===== COLLECTED DATA

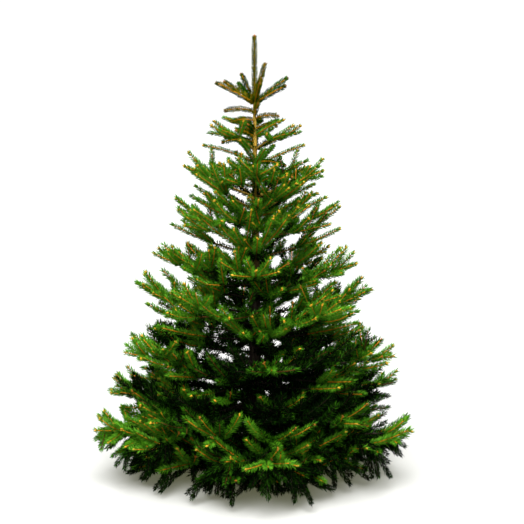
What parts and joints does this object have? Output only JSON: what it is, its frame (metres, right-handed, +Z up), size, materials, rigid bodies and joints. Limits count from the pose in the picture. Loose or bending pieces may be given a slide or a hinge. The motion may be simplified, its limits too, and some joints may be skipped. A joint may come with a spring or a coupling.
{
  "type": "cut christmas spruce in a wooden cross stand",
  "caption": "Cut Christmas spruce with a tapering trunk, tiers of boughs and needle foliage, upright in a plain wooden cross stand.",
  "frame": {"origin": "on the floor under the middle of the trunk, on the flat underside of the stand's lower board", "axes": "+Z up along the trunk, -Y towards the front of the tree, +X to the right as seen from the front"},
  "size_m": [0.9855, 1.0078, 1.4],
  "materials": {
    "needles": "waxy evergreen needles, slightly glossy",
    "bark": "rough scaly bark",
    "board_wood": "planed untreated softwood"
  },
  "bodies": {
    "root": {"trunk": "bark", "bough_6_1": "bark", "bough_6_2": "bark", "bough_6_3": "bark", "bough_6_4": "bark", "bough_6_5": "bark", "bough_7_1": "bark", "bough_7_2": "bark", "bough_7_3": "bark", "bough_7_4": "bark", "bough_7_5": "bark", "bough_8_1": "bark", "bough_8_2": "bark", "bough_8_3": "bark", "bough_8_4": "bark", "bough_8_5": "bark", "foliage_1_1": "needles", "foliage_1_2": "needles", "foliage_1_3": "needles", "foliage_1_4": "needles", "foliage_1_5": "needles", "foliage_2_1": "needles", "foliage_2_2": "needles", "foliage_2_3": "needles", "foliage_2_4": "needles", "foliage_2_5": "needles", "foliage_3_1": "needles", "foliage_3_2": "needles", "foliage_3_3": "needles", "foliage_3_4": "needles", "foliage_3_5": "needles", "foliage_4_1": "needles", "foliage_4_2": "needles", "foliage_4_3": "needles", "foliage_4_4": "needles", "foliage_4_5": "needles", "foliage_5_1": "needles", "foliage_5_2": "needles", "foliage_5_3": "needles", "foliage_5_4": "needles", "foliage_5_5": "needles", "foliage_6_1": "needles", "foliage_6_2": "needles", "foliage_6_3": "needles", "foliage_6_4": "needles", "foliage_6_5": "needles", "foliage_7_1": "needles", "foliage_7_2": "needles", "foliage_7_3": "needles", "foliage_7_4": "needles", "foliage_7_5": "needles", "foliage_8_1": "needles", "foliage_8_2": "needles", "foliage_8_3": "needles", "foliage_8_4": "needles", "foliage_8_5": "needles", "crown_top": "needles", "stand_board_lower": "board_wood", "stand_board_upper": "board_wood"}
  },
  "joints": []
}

==========

TASK TO CARRY OUT.
Return each line that includes "bodies".

ANSWER FOR THIS EXERCISE.
What parts and joints does this object have? Output only JSON: what it is, its frame (metres, right-handed, +Z up), size, materials, rigid bodies and joints. Limits count from the pose in the picture. Loose or bending pieces may be given a slide or a hinge. The motion may be simplified, its limits too, and some joints may be skipped. A joint may come with a spring or a coupling.
  "bodies": {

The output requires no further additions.